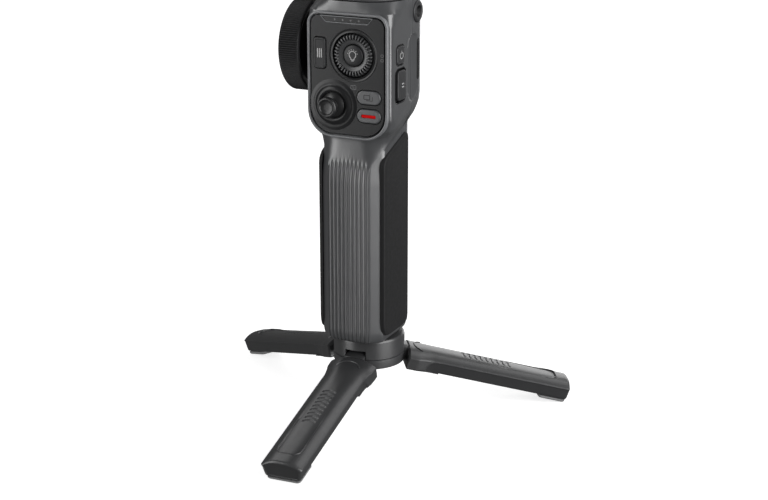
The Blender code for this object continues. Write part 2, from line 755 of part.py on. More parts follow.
def make_tilt_rotor():
    profile = [(0, -28.0), (11.5, -28.0), (12.5, -29.0), (12.5, -33.6), (4.3, -33.6),
               (4.3, -44.0), (0, -44.0)]
    return add("tilt_rotor", lathe(profile, (0, TILT_Y, AXIS_Z), "X", 32), DARK,
               (-31, TILT_Y, AXIS_Z))


def make_clamp_base():
    outline = [(-27.7, -4.2), (-24.0, -4.9), (10.0, -4.9), (10.0, 1.5), (-21.0, 1.5),
               (-24.4, 5.0), (-24.4, 19.5), (-27.7, 19.5)]
    obj = add("clamp_base", prism(outline, AXIS_Z - 10, AXIS_Z + 10, "Z"), GREY,
              (-31, TILT_Y, AXIS_Z))
    bar = prism(rounded(0, -1.4, 10.5, 3.9, 1.5), 252.0, 300.0, "Z")
    boolean(obj, bar, "bar", "UNION")
    boolean(obj, prism(rounded(0, -1.4, 7.3, 2.0, 1.4), 250.0, 302.0, "Z"), "tongue_slot")
    return obj


def make_lower_jaw():
    outline = [(-12.3, 241.8), (1.5, 241.8), (2.5, 242.8), (2.5, 251.7), (-5.2, 251.7),
               (-5.2, 246.5), (-15.6, 246.5), (-15.9, 250.0), (-17.6, 250.0), (-18.2, 246.3)]
    return add("lower_jaw", prism(outline, -13.0, 13.0, "X"), DARK, (-31, TILT_Y, AXIS_Z))


def make_lower_jaw_pad():
    return add("lower_jaw_pad", box(-12, 12, -15.2, -5.6, 246.8, 248.8), BLACK,
               (-31, TILT_Y, AXIS_Z))


def make_upper_jaw():
    outline = [(-12.3, 311.6), (1.5, 311.6), (2.5, 310.6), (2.5, 300.6), (-5.2, 300.6),
               (-5.2, 307.1), (-15.6, 307.1), (-15.9, 303.6), (-17.6, 303.6), (-18.2, 307.3)]
    return add("upper_jaw", prism(outline, -13.0, 13.0, "X"), DARK, (0, -1.4, 306))


def make_upper_jaw_pad():
    return add("upper_jaw_pad", box(-12, 12, -15.2, -5.6, 304.8, 306.8), BLACK, (0, -1.4, 306))


def make_clamp_tongue():
    return add("clamp_tongue", prism(rounded(0, -1.4, 7.0, 1.7, 1.2), 256.0, 300.3, "Z"), STEEL,
               (0, -1.4, 306))


def main():
    global parts, cutters
    clear_scene()
    parts = new_collection("phone_stabiliser")
    cutters = new_collection("cutters")
    make_front_shell()
    make_rear_shell()
    make_grip_pad("grip_pad_right", 1)
    make_grip_pad("grip_pad_left", -1)
    make_panel_frame()
    make_control_panel()
    make_status_window()
    make_dial_bezel()
    make_dial_wheel()
    make_dial_button()
    make_joystick_bezel()
    make_joystick_cup()
    make_joystick_yoke()
    make_joystick_stick()
    make_joystick_cap()
    make_key("menu_button", MENU, (3.3, 8.1), 1.5, DARK)
    make_key("mode_button", MODE, (6.8, 3.6), 3.5, PALE)
    make_record_key()
    make_side_key("power_button", -12.6, 175.2, 4.5, 4.9, 2.1, 24.9)
    make_side_key("function_button", -12.3, 159.2, 5.6, 8.2, 2.4, 25.2)
    make_button_board()
    make_main_board()
    make_battery_cell()
    make_base_cap()
    make_usb_port()
    make_accessory_socket()
    make_side_insert()
    make_handwheel_axle()
    make_handwheel_disc()
    make_handwheel_tyre()
    make_trigger()
    make_trigger_pin()
    make_trigger_bracket()
    for side in LEG_ANGLES:
        make_leg(side)
        make_foot_pad(side)
        make_leg_pin(side)
    make_hub_upper()
    make_hub_lower()
    make_tripod_screw()
    make_pan_housing()
    make_pan_rotor()
    make_pan_arm()
    make_roll_housing()
    make_roll_rotor()
    make_roll_arm()
    make_tilt_housing()
    make_tilt_rotor()
    make_clamp_base()
    make_lower_jaw()
    make_lower_jaw_pad()
    make_upper_jaw()
    make_upper_jaw_pad()
    make_clamp_tongue()


main()
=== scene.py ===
"""Looks of the phone stabiliser: moulded shells, controls, tripod legs, motors and a plain studio,
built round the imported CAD.

Lengths are millimetres in the row frame; MM scales them when a mesh is written. Heights along Z
start at the hub's underside.
"""
import math
from functools import partial

import bmesh
import bpy
from mathutils import Matrix, Vector


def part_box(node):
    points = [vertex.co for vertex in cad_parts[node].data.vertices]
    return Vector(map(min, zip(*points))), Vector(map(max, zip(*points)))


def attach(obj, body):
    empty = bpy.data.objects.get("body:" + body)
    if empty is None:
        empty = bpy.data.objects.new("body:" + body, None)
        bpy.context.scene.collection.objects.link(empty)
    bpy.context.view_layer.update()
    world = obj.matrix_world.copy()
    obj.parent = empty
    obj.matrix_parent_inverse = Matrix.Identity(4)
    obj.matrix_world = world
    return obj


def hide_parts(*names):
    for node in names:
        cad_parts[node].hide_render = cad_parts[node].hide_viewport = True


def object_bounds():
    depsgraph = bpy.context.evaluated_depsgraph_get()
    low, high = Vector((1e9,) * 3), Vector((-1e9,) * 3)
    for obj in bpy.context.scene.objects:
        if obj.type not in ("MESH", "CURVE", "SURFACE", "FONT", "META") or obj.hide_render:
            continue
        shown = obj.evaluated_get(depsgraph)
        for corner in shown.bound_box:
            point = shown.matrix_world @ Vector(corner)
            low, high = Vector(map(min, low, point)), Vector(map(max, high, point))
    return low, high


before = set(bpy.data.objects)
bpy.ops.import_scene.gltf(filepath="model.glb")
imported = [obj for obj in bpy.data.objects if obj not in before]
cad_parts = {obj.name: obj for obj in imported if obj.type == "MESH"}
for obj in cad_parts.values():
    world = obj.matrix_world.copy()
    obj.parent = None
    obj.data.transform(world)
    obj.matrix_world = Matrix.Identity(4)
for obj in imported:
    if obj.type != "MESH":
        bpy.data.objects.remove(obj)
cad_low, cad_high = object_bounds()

MM = 0.001
scene = bpy.context.scene


# ---------------------------------------------------------------- the frame in millimetres
def low_mm(node):
    return [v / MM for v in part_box(node)[0]]


def high_mm(node):
    return [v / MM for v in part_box(node)[1]]


def middle_mm(node):
    return [(a + b) / 2 for a, b in zip(low_mm(node), high_mm(node))]


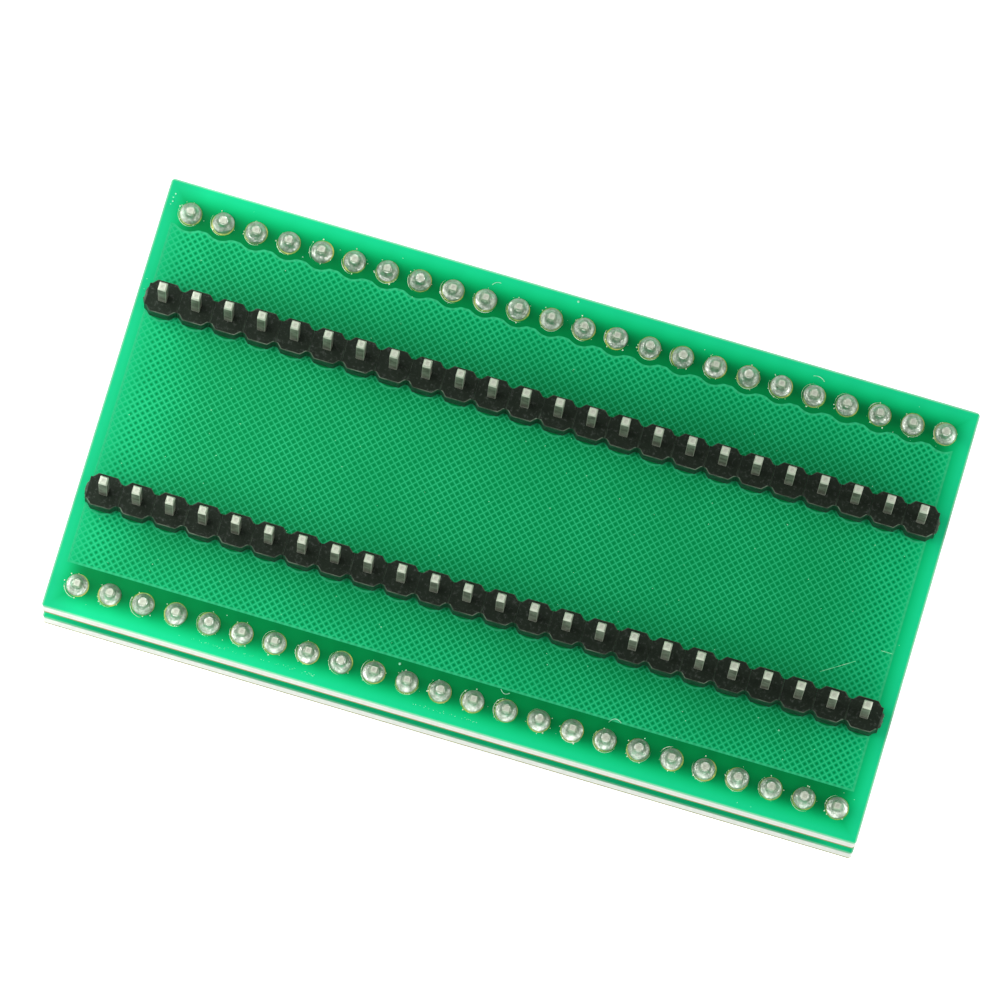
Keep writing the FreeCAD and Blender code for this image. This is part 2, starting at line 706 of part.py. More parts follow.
# The contacts: a fixed part with its tail, and an arm that bends away from the chip.
def near_foot():
    """The outline of a contact's fixed part whose tail is right under its bend."""
    return rectangle(
        "pivot_along - tail_width / 2", "pivot_along + tail_width / 2", "-tail_end", "stub_top"
    )


def far_foot():
    """The outline of a fixed part that steps outward to the outer row of tails."""
    outer = "pivot_along + tail_stagger"
    return [
        (outer + " - tail_width / 2", "-tail_end"),
        (outer + " + tail_width / 2", "-tail_end"),
        (outer + " + tail_width / 2", "foot_top"),
        ("pivot_along + tail_width / 2", "stub_top"),
        ("pivot_along - tail_width / 2", "stub_top"),
        ("pivot_along - tail_width / 2", "foot_under"),
        (outer + " - tail_width / 2", "foot_under"),
    ]


def contact_arm():
    """The outline of the bending arm, from its bend to the nose and to the lever end."""
    return [
        ("pivot_along - arm_root_half", "pivot_up - arm_root_drop"),
        ("pivot_along + arm_root_half", "pivot_up - arm_root_drop"),
        ("pivot_along + lever_bulge", "pivot_up + lever_bulge_up"),
        ("lever_along + lever_tip_half", "lever_up - lever_tip_half"),
        ("lever_along", "lever_up"),
        ("lever_along - lever_tip_half", "lever_up - lever_tip_half"),
        ("pivot_along + crotch_along", "pivot_up + crotch_up"),
        ("pivot_along - shoulder_along", "nose_up + arm_depth"),
        ("nose_along + nose_length", "nose_up + arm_depth"),
        ("nose_along", "nose_up"),
        ("pivot_along - elbow_along", "nose_up"),
    ]


def make_contacts():
    """The two sets of contacts, the right one turned to face the left one."""
    for side, rotation in (("right", TURNED_OVER), ("left", TURNED_OVER_LEFT)):
        body = new_body("contact_feet_" + side, rotation, lift="socket_face")
        for place, profile, start in (
            ("near", near_foot(), "contact_row_half"),
            ("far", far_foot(), "contact_row_half - contact_pitch"),
        ):
            drawing = sketch(body, "foot_%s_%s" % (place, side), [profile], plane="XZ_Plane", lift=start)
            pad(body, drawing, "contact_blade", symmetric=True)
        row(body, "Y_Axis", "contact_count / 2", "2 * contact_pitch")
        body = new_body("contact_arms_" + side, rotation, lift="socket_face")
        drawing = sketch(body, "arm_" + side, [contact_arm()], plane="XZ_Plane", lift="contact_row_half")
        pad(body, drawing, "contact_blade", symmetric=True)
        row(body, "Y_Axis", "contact_count", "contact_pitch")


def check_model():
    """Stops if any feature failed or any piece is empty or not a valid solid."""
    for item in doc.Objects:
        if "Invalid" in item.State or "Error" in item.State:
            raise RuntimeError("%s failed: %s" % (item.Name, item.State))
    for body in bodies:
        shape = body.Shape
        if shape.isNull() or not shape.isValid() or not shape.Solids:
            raise RuntimeError("%s is not a valid solid" % body.Label)


def write_parts():
    """Writes each piece to its own file, named after its label."""
    os.makedirs("parts", exist_ok=True)
    for body in bodies:
        body.Shape.exportStep("parts/%s.step" % body.Label)


fill_sheet()
make_pin_board()
make_socket_board()
make_plug_rows()
make_link_rows()
make_socket_base()
make_chip_seat()
make_socket_cover()
make_springs()
make_contacts()
doc.recompute()
check_model()
write_parts()
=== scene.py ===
"""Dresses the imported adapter: two stacked green boards, their pins, and a chip socket below.

The part lies on its socket's press cover with the plug pins up, as on a bench. Lengths in
this file are millimetres unless a name says metres; a mesh is turned to metres when it is
made. X runs along the pin rows, Y across them, and Z up.
"""

import json
import logging
import math
from dataclasses import dataclass
from enum import Enum

import bpy
import numpy as np
from bpy.types import ID, Material, Node, NodeSocket, NodeTree, Object
from mathutils import Matrix, Vector


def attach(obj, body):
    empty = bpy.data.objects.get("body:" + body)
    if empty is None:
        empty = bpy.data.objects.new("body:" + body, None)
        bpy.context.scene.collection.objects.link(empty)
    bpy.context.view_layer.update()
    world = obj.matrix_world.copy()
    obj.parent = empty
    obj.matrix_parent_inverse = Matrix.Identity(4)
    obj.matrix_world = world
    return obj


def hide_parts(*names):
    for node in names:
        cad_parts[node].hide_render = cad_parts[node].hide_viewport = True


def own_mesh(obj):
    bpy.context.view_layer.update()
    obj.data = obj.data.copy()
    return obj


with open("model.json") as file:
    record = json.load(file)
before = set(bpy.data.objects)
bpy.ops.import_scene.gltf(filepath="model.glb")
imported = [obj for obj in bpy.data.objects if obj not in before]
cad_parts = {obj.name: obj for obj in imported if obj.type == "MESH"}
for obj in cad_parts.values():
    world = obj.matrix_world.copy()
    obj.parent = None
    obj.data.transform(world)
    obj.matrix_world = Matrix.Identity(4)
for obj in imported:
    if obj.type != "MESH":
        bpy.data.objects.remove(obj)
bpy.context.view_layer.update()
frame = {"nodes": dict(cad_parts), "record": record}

LOG = logging.getLogger("adapter")
METRE = 0.001

PITCH = 2.54
PIN_COUNT = 24
ROW_HALF = PITCH * (PIN_COUNT - 1) / 2
PIN_SIDE = 0.64
BOARD_HALF_LENGTH = 31.3
BOARD_HALF_WIDTH = 16.9
BOARD_THICKNESS = 2.0
DIP_ROW = 3 * PITCH
LINK_ROW = BOARD_HALF_WIDTH - 2.25
SOCKET_HEIGHT = 12.0
PLUG_STRIP_HEIGHT = 1.7
LINK_STRIP_HEIGHT = 2.54
PLUG_REACH = 4.1
PLUG_TAIL = 1.2
LINK_REACH = 1.15
LINK_FOOT = 0.06
SPRING_ALONG = 14.0
SPRING_ACROSS = 8.3


class Board(Enum):
    """The faces that other pieces stand on, by their Z."""

    SOCKET_FACE = SOCKET_HEIGHT
    SOCKET_INNER = SOCKET_HEIGHT + BOARD_THICKNESS
    PIN_INNER = SOCKET_HEIGHT + BOARD_THICKNESS + LINK_STRIP_HEIGHT
    PIN_FACE = SOCKET_HEIGHT + 2 * BOARD_THICKNESS + LINK_STRIP_HEIGHT


class Part(Enum):
    """The bodies that pieces ride on."""

    BOARDS = "boards"
    COVER = "cover"


class Slot(Enum):
    """The record's material slots."""

    MASK = "board_mask"
    HEADER = "header_plastic"
    PIN = "tinned_pin"
    SOLDER = "solder"
    SOCKET = "socket_plastic"
    COVER = "cover_plastic"
    SPRING = "spring_steel"
    CONTACT = "contact_gold"


def tone(red: int, green: int, blue: int) -> tuple[float, float, float, float]:
    """Turns a screen colour, 0 to 255, into a shader's linear colour with full alpha."""
    parts = np.array([red, green, blue], float) / 255
    linear = np.where(parts <= 0.04045, parts / 12.92, ((parts + 0.055) / 1.055) ** 2.4)
    return (*map(float, linear), 1.0)


def pin_places() -> np.ndarray:
    """The X of every pin in a row."""
    return np.arange(PIN_COUNT) * PITCH - ROW_HALF


def circle(count: int) -> np.ndarray:
    """Angles that stand evenly round a circle."""
    return np.linspace(0, 2 * np.pi, count, endpoint=False)


# Meshes worked out as whole arrays.


def stack_faces(shapes: int, rings: int, around: int) -> list[list[int]]:
    """The faces of closed shapes that are each made of rings of points.

    Corner (s, r, a) has number (s * rings + r) * around + a. Each quad joins a ring to the
    next one up, and the first and last ring of every shape are closed with one flat face.

    Args:
        shapes: How many shapes there are.
        rings: How many rings each has.
        around: How many points each ring has.

    Returns:
        The corners of every face, turning so that normals point outwards.
    """
    shape, ring, point = np.meshgrid(
        np.arange(shapes), np.arange(rings - 1), np.arange(around), indexing="ij"
    )
    low = (shape * rings + ring) * around
    following = (point + 1) % around
    quads = np.stack(
        [low + point, low + following, low + around + following, low + around + point], -1
    ).reshape(-1, 4)
    first = np.arange(shapes)[:, None] * rings * around
    bottom = first + np.arange(around)[::-1]
    top = first + (rings - 1) * around + np.arange(around)
    return quads.tolist() + bottom.tolist() + top.tolist()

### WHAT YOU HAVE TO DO
Please give an exact restatement of only the lines from the beginning of the material above to the line with "DARK, (-31, TILT_Y, AXIS_Z))", inclusive.

### TASK SOLUTION
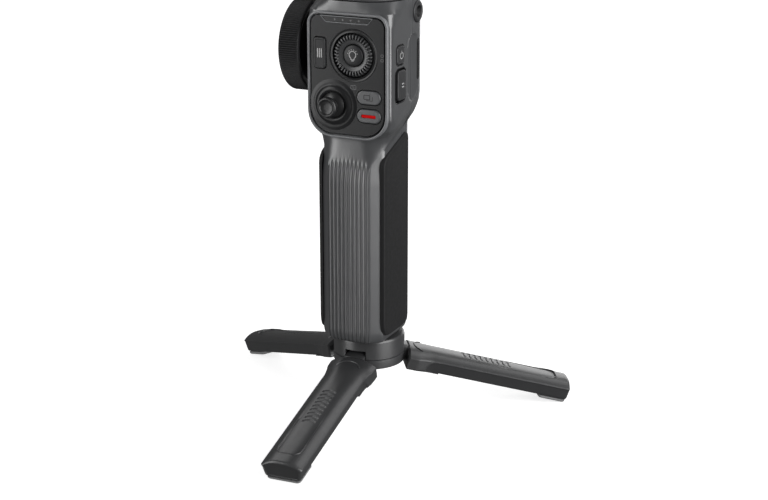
The Blender code for this object continues. Write part 2, from line 755 of part.py on. More parts follow.
def make_tilt_rotor():
    profile = [(0, -28.0), (11.5, -28.0), (12.5, -29.0), (12.5, -33.6), (4.3, -33.6),
               (4.3, -44.0), (0, -44.0)]
    return add("tilt_rotor", lathe(profile, (0, TILT_Y, AXIS_Z), "X", 32), DARK,
               (-31, TILT_Y, AXIS_Z))


def make_clamp_base():
    outline = [(-27.7, -4.2), (-24.0, -4.9), (10.0, -4.9), (10.0, 1.5), (-21.0, 1.5),
               (-24.4, 5.0), (-24.4, 19.5), (-27.7, 19.5)]
    obj = add("clamp_base", prism(outline, AXIS_Z - 10, AXIS_Z + 10, "Z"), GREY,
              (-31, TILT_Y, AXIS_Z))
    bar = prism(rounded(0, -1.4, 10.5, 3.9, 1.5), 252.0, 300.0, "Z")
    boolean(obj, bar, "bar", "UNION")
    boolean(obj, prism(rounded(0, -1.4, 7.3, 2.0, 1.4), 250.0, 302.0, "Z"), "tongue_slot")
    return obj


def make_lower_jaw():
    outline = [(-12.3, 241.8), (1.5, 241.8), (2.5, 242.8), (2.5, 251.7), (-5.2, 251.7),
               (-5.2, 246.5), (-15.6, 246.5), (-15.9, 250.0), (-17.6, 250.0), (-18.2, 246.3)]
    return add("lower_jaw", prism(outline, -13.0, 13.0, "X"), DARK, (-31, TILT_Y, AXIS_Z))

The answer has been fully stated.